What I do know is that that few things make the skin vibrate like the breath of the panpipes to the rhythm to which the Chácobo communities, today much like yesterday, stomp and dance. The grandmothers have unknotted the silences of the rubber years, delicately weaving stories and tales for the children, without interrupting the vitality of the language you tried to exterminate. The sounds of the forest have sung again, as have the aromas of the plants and their fruits. I’m convinced that the children’s vital laughter echoes louder than any wandering specter of yours. Tobacco never stopped growing, and now I wonder if it’s out of rage that it always resurges. You were blown far away, and I dare say, perhaps with haughty certainty, that no one will ever want to pronounce, much less carry, your name near theirs.

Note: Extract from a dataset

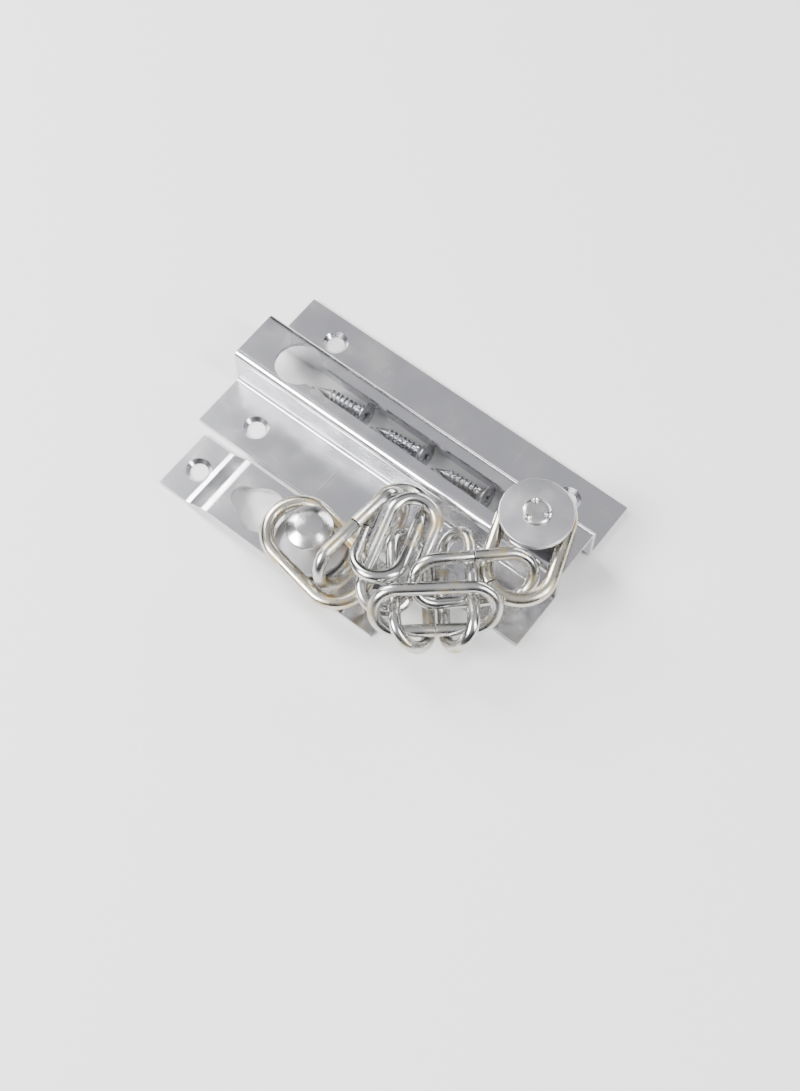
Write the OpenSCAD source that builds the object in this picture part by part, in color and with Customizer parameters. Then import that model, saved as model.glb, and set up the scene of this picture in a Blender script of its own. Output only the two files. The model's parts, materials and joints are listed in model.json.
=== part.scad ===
// Chain restrictor for a door or casement window: a slotted track that screws to the moving leaf,
// a short keyholed anchor plate that screws to the frame, and a chain of bent-wire links between
// two riveted studs. Millimetres, +Z out of the mounting face, +X along the track.

/* [Track] */
// Length of the track
track_l = 100; // [88:1:140]
// Overall width of the track, across both flanges
track_w = 46; // [42:1:56]
// Outside width of the raised channel
channel_w = 15.5; // [15.2:0.1:19]
// Outside height of the raised channel
channel_h = 13; // [11.5:0.5:18]
// Thickness of the sheet that track and anchor plate are pressed from
sheet_t = 1.2; // [1:0.1:1.5]
// Inside radius of the bends in the sheet
bend_r = 0.8; // [0.4:0.1:1.2]
// Clearance of the stud's neck in the slot, both sides together
slot_play = 1.6; // [0.6:0.1:2.2]
// Clearance of the stud's head in a keyhole, both sides together
keyhole_play = 0.6; // [0.4:0.1:0.8]
// From the track's open end to the centre of the keyhole
keyhole_inset = 14.7; // [12:0.1:20]
// From the track's closed end to the centre of the slot's round end
slot_inset = 11.5; // [10:0.1:18]
// From each end of the track to its screw holes
track_hole_inset = 13; // [8:0.5:20]
// Distance between screw holes across the track
track_hole_gauge = 32; // [30:0.5:36]

/* [Anchor plate] */
// Length of the anchor plate
anchor_l = 67; // [64:1:90]
// Width of the anchor plate
anchor_w = 17; // [16:0.5:22]
// Height of the raised middle, to its top face
anchor_h = 4.2; // [4.2:0.1:6]
// Length of each flat end
anchor_lip_l = 9.5; // [9:0.5:14]
// Length along the plate that each step takes
anchor_step_l = 5.5; // [3:0.5:7]
// From each end of the plate to its screw hole
anchor_hole_inset = 5.5; // [4.5:0.5:7]
// From the plate's middle to the centre of the keyhole's large lobe
anchor_keyhole_offset = 7.2; // [6:0.1:9]
// From the centre of the large lobe to the centre of the small one
anchor_keyhole_run = 5.7; // [5:0.1:7]
// Width of the keyhole's small lobe
anchor_slot_w = 6.5; // [6:0.1:7]
// Middle of the anchor plate, measured from the track's middle
anchor_x = -12.5; // [-30:0.5:30]
// Gap between the plate's long edge and the track's
anchor_gap = 2.5; // [1:0.5:20]

/* [Studs] */
// Diameter of the stud's head
stud_head_d = 11.4; // [10.5:0.1:12]
// Thickness of the stud's head
stud_head_t = 2.5; // [2:0.1:2.6]
// Diameter of the flat on top of the head
stud_flat_d = 6.6; // [5:0.1:8]
// Depth of the cone between the flat and the head's edge
stud_cone_h = 1.5; // [1:0.1:1.8]
// Diameter of the stud's neck
stud_neck_d = 5; // [4.5:0.1:5.4]
// Length of the neck between head and disc
stud_neck_l = 6.8; // [6.7:0.1:8]
// Diameter of the tenon that holds the disc
stud_tenon_d = 3.8; // [3:0.1:4]
// Diameter of the riveted end over the disc
rivet_d = 7; // [6:0.1:8]
// Height of the riveted end over the disc
rivet_h = 0.9; // [0.6:0.1:1.2]
// Diameter of the disc
disc_d = 18; // [17:0.1:20]
// Thickness of the disc
disc_t = 1.5; // [1.2:0.1:2]
// Clearance between the stud's head and the inside of the track, along the stud
head_play = 0.3; // [0.2:0.05:0.6]
// Clearance between the anchor stud's riveted end and the anchor plate below it
disc_play = 0.2; // [0.1:0.05:0.3]

/* [Chain] */
// Inside length of a link
link_in_l = 25.3; // [24.8:0.1:26.5]
// Inside width of a link
link_in_w = 8.3; // [8:0.1:9.2]
// Diameter of a link's wire
link_wire_d = 3.1; // [2.8:0.1:3.2]
// Inside length of an end ring
ring_in_l = 26; // [25.5:0.1:28]
// Inside width of an end ring
ring_in_w = 12; // [11.8:0.1:13]
// Diameter of an end ring's wire
ring_wire_d = 3.5; // [3:0.1:3.6]
// Open seam between the two ends of each piece of wire
seam_gap = 0.3; // [0.2:0.05:0.5]
// Clearance between touching pieces of wire
wire_play = 0.5; // [0.45:0.05:0.6]

/* [Screws] */
// Clearance hole for a screw
screw_hole_d = 4.6; // [4:0.1:5.2]
// Height of a screw hole's straight wall, below its countersink
screw_hole_land = 0.2; // [0.1:0.05:0.4]
// Diameter of a countersunk screw's head
screw_head_d = 7.2; // [6.4:0.1:7.4]
// Diameter of a screw's shank
screw_shank_d = 3.6; // [3:0.1:4]
// Length of a screw over its head
screw_l = 16; // [12:0.5:18]

/* [Hidden] */
$fn = 96;
cut = 1;
seat_play = 0.04;
point_d = 0.4;
screw_rim_h = 0.4;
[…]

From this Cochabamba valley that endures your remains, I couldn’t help the urge to write you this letter. Here, we will not forget your name or that of the other mercenaries with whom you “built a nation,” because, in the words of the wise Peruvian Ino Moxo: “Just thinking that those genocidal men were human, to this day, at times, makes me want to nationalize myself as a snake, or bloodwood, or creek stone, anything.” Even at the risk that these words and their power might return to me in the serpentine twists of our cosmos, I hope that the echoes of the wails you caused, along with the laughter that now chases them away, will haunt, suffocate, and torment you relentlessly, wherever you may exist.

Nohely Guzmán

[1] Campamentos que albergaban a indígenas esclavizados y que también funcionaban como centros de acopio de materiales y herramientas para el procesamiento de la goma extraída de los árboles.

[2] Camps that housed enslaved Indigenous people, and served as collection centers for materials and tools for processing the rubber extracted from trees.